Los debates en la crítica latinoamericana y caribeña tienden a entender el barroco como praxis estética convergente con determinados modos de interpretación histórica y formas políticas18. Destacamos los ensayos de José Lezama Lima, con su elocuente máxima, “el barroco fue un arte de la contraconquista”. En su celebrada La expresión americana, sostiene que “el señor barroco americano, a quien hemos llamado auténtico primer instalado en lo nuestro, participa, vigila y cuida, las dos grandes síntesis que están en la raíz del barroco americano, lo hispano incaico y lo hispano negroide”19. Lezama conjuga la defensa del barroco como estética contracolonial con su análisis del mismo como recurso de método e imaginación histórica.

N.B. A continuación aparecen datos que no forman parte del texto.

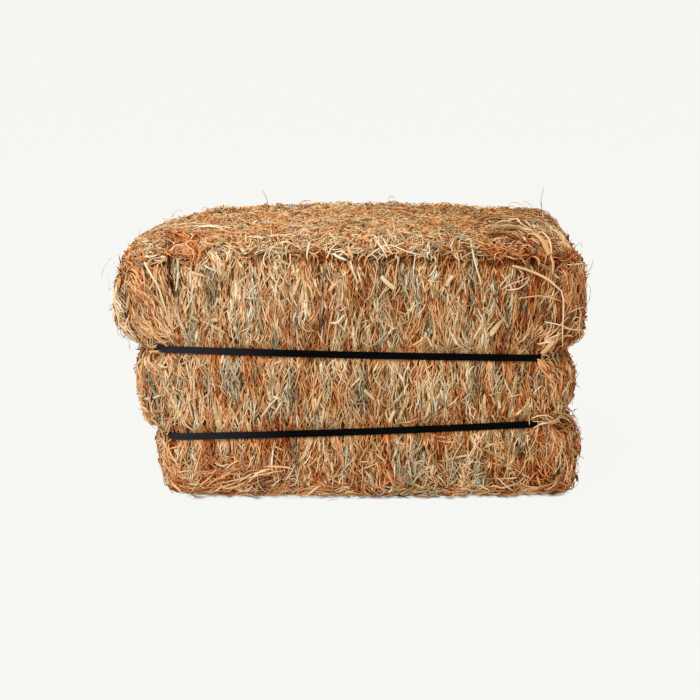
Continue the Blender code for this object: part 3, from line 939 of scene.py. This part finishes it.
# route, how many, spread in pixels, width in mm, tone, stain, shade, lift in mm (low, high),
# length against the usual
bundles = (
    # upper left: orange tuft, grey streaks, the cream fan and the sweep down to the strap
    (((172, 233), (183, 241), (193, 252), (190, 262)), 74, 10, 1.9, 0.10, 0.0, 1.00, (3, 9), 1.0),
    (((174, 234), (188, 238), (205, 248)), 50, 12, 1.8, 0.12, 0.0, 1.02, (3, 9), 1.1),
    (((168, 246), (184, 249), (203, 251)), 44, 12, 1.8, 0.14, 0.0, 1.00, (3, 8), 1.0),
    (((168, 241), (168, 262), (171, 280), (174, 297)), 30, 3, 2.0, 0.20, 1.0, 0.74, (3, 6), 1.0),
    (((174, 242), (175, 262), (178, 290)), 18, 3, 1.8, 0.80, 1.0, 1.00, (3, 6), 1.0),
    (((205, 277), (209, 288), (214, 298)), 20, 3, 1.8, 0.45, 1.0, 0.84, (3, 6), 1.0),
    (((210, 252), (217, 262), (225, 276)), 24, 7, 2.0, 0.68, 0.0, 0.94, (2, 5), 1.0),
    (((228, 256), (222, 268), (219, 282)), 16, 6, 2.0, 0.66, 0.1, 0.94, (2, 5), 1.0),
    (((124, 248), (131, 262), (139, 278), (150, 296)), 30, 10, 2.2, 0.27, 0.0, 1.02, (1, 5), 1.0),
    (((128, 272), (140, 290), (153, 310), (163, 330)), 32, 11, 2.2, 0.26, 0.0, 1.02, (1, 5), 1.0),
    (((150, 290), (160, 306), (168, 324), (174, 340)), 26, 8, 2.3, 0.62, 0.0, 1.10, (1, 5), 1.0),
    (((136, 318), (148, 328), (160, 336), (170, 341)), 30, 7, 2.0, 0.45, 0.0, 1.08, (1, 6), 1.0),
    (((132, 240), (140, 240), (150, 246), (162, 240)), 26, 6, 2.0, 0.62, 0.5, 1.05, (1, 5), 1.0),
    # fringe hanging under the upper lobe's left end
    (((118, 302), (121, 315), (128, 328), (138, 340)), 50, 5, 1.5, 0.72, 0.0, 1.16, (3, 12), 1.0),
    (((124, 322), (131, 332), (141, 341), (152, 347)), 44, 4, 1.5, 0.58, 0.0, 1.14, (3, 10), 1.0),
    (((116, 288), (119, 300), (124, 312)), 26, 5, 1.5, 0.82, 0.1, 1.14, (2, 10), 1.0),
    (((144, 338), (151, 342), (158, 346)), 16, 2, 1.5, 0.52, 0.0, 1.04, (6, 10), 0.5),
    (((147, 355), (154, 353), (161, 354)), 10, 1, 1.5, 0.42, 0.0, 1.00, (5, 9), 0.5),
    # top right: the grey tuft and the grey-brown mat that flows to the right end
    (((527, 203), (534, 208), (542, 212), (547, 219)), 30, 3, 1.7, 0.55, 0.9, 1.00, (2, 7), 1.0),
    (((478, 222), (500, 219), (525, 222), (546, 231), (558, 243)), 70, 18, 2.5, 0.48, 0.75, 0.92, (3, 6), 2.0),
    (((484, 230), (505, 229), (530, 233), (552, 246), (564, 258)), 58, 13, 2.5, 0.50, 0.60, 0.90, (3, 6), 2.0),
    # dark red-brown strands in the gap under the mat: their darkness is painted shade
    (((486, 236), (505, 238), (524, 244)), 20, 4, 2.2, 0.20, 0.5, 0.72, (5, 7), 1.3),
    (((545, 226), (560, 238), (570, 254), (577, 272)), 56, 9, 2.1, 0.54, 0.2, 1.12, (1, 5), 1.5),
    (((574, 262), (581, 278), (584, 296), (582, 314)), 44, 5, 2.1, 0.42, 0.1, 0.96, (1, 5), 1.0),
    (((562, 262), (568, 280), (572, 300), (570, 320)), 44, 7, 2.2, 0.34, 0.1, 0.92, (0, 4), 1.0),
    # deep red-brown strands in the recess under the mat: their dark red is painted shade of the recess
    (((478, 246), (500, 251), (530, 250), (552, 262)), 80, 9, 1.8, 0.10, 0.0, 0.90, (3, 7), 0.8),
    (((524, 242), (538, 252), (552, 262)), 30, 6, 2.0, 0.20, 0.0, 0.85, (3, 7), 1.0),
    (((562, 331), (552, 340), (546, 349)), 13, 6, 2.4, 0.60, 0.0, 1.04, (1, 5), 1.0),
    (((545, 312), (535, 330), (528, 345)), 22, 7, 2.2, 0.55, 0.2, 0.95, (0, 4), 1.0),
    (((541, 296), (546, 310), (549, 326)), 14, 4, 2.0, 0.20, 1.0, 0.92, (1, 4), 1.0),
    # right ends of the straps, the tuft between the lower lobes
    (((532, 420), (546, 418), (560, 418), (572, 414)), 30, 4, 2.6, 0.62, 0.0, 1.06, (6, 10), 1.2),
    (((540, 357), (548, 368), (556, 384), (560, 400)), 30, 7, 2.2, 0.38, 0.0, 0.95, (0, 5), 1.0),
    (((565, 352), (568, 368), (566, 386), (560, 402)), 34, 6, 2.2, 0.48, 0.0, 0.98, (1, 5), 1.0),
    (((567, 412), (572, 424), (575, 438), (576, 452)), 34, 3, 1.6, 0.24, 0.0, 1.00, (4, 12), 1.0),
    (((548, 424), (556, 440), (558, 458), (552, 474)), 34, 8, 2.1, 0.42, 0.0, 0.98, (1, 5), 1.0),
    (((540, 430), (534, 438), (540, 446)), 20, 7, 2.0, 0.22, 0.0, 0.98, (1, 5), 1.0),
    (((568, 428), (571, 446), (570, 466), (566, 482)), 30, 4, 2.0, 0.50, 0.0, 1.00, (1, 5), 1.0),
    # bottom edge: strands lying lengthwise
    (((171, 483), (188, 487), (205, 488), (222, 484)), 22, 3, 2.1, 0.38, 0.0, 0.98, (2, 7), 1.0),
    (((176, 490), (205, 492), (240, 492), (268, 493)), 18, 4, 2.2, 0.36, 0.0, 1.00, (2, 8), 1.0),
    (((205, 489), (226, 483), (248, 475), (272, 470), (292, 466)), 16, 3, 2.3, 0.42, 0.0, 1.02, (4, 9), 1.4),
    (((165, 446), (170, 460), (178, 472), (192, 482)), 34, 9, 2.1, 0.34, 0.0, 1.04, (1, 4), 0.8),
    (((196, 480), (222, 472), (246, 462)), 24, 8, 2.1, 0.36, 0.0, 1.02, (1, 5), 0.9),
    (((262, 494), (278, 488), (290, 477)), 16, 4, 2.1, 0.28, 0.0, 1.00, (2, 7), 1.0),
    (((283, 479), (291, 473), (298, 467)), 8, 3, 1.8, 0.52, 0.7, 0.94, (4, 8), 1.0),
    (((296, 492), (318, 489), (345, 494)), 22, 3, 2.1, 0.40, 0.0, 1.00, (2, 7), 1.0),
    (((316, 479), (324, 485), (332, 490)), 16, 5, 2.0, 0.14, 0.0, 0.98, (1, 5), 1.0),
    (((345, 493), (385, 495), (430, 494), (470, 493)), 22, 4, 2.1, 0.36, 0.1, 0.98, (2, 7), 1.0),
    (((440, 486), (475, 490), (510, 488), (548, 482)), 20, 6, 2.2, 0.42, 0.1, 1.00, (2, 7), 1.0),
    (((500, 494), (525, 492), (550, 487), (564, 478)), 16, 5, 2.1, 0.40, 0.0, 0.95, (2, 7), 1.0),
    (((232, 452), (238, 464), (246, 472)), 16, 4, 2.0, 0.24, 0.0, 1.00, (1, 5), 1.0),
    # the top's left front edge, and the left waists
    (((158, 231), (174, 228), (200, 228), (226, 230)), 18, 5, 1.9, 0.74, 0.25, 1.04, (2, 6), 1.8),
    (((150, 236), (165, 226), (186, 217), (204, 210)), 30, 8, 1.9, 0.60, 0.40, 1.00, (1, 5), 1.3),
    (((139, 360), (140, 378), (141, 396), (148, 414)), 50, 5, 2.1, 0.46, 0.0, 1.04, (0, 4), 0.8),
    (((146, 356), (152, 366), (160, 374)), 20, 6, 2.1, 0.50, 0.0, 1.04, (1, 5), 0.8),
    (((157, 440), (158, 456), (160, 472), (168, 486)), 46, 4, 2.0, 0.36, 0.0, 1.06, (0, 4), 0.8),
)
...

Entonando una metódica contrapuntal, Lezama escribe, “el contrapunto y los enlaces […] trazan una visión histórica […] el sentido deviene por una serie de escalas establecidas en lo histórico […] erudita polifonía con cuatro momentos de cultura integrándose en una sola visión histórica […] una ininterrumpida evaporación y otra finalidad desconocida”. Aquí expresa un imaginario histórico de corte barroco abigarrado, abierto, polifacético, sin dejar de articular un ethos. Afinando este ritmo, su punto de vista parte de “lo creativo de un nuevo concepto de la causalidad histórica, que destruye el pseudo concepto temporal que todo se dirige a lo contemporáneo, a un tiempo fragmentario”. Dicha temporalidad se aprehende por un “método mítico crítico que contra un causalismo obliterado y simplón busca representar un espacio contrapunteado por la imago y el sujeto metafórico con un contrapunto animista [de] enlaces y sorpresa”.

Esta visión lezamiana del devenir histórico como conjunto complejo e indeterminado de relaciones polifacéticas y procesos múltiples, representada en concierto barroco que conjuga lo social y lo estético, es afín al método contrapuntal, que es idóneo para analizar relaciones y movimientos de creolización y transculturación en Nuestra Afroamérica.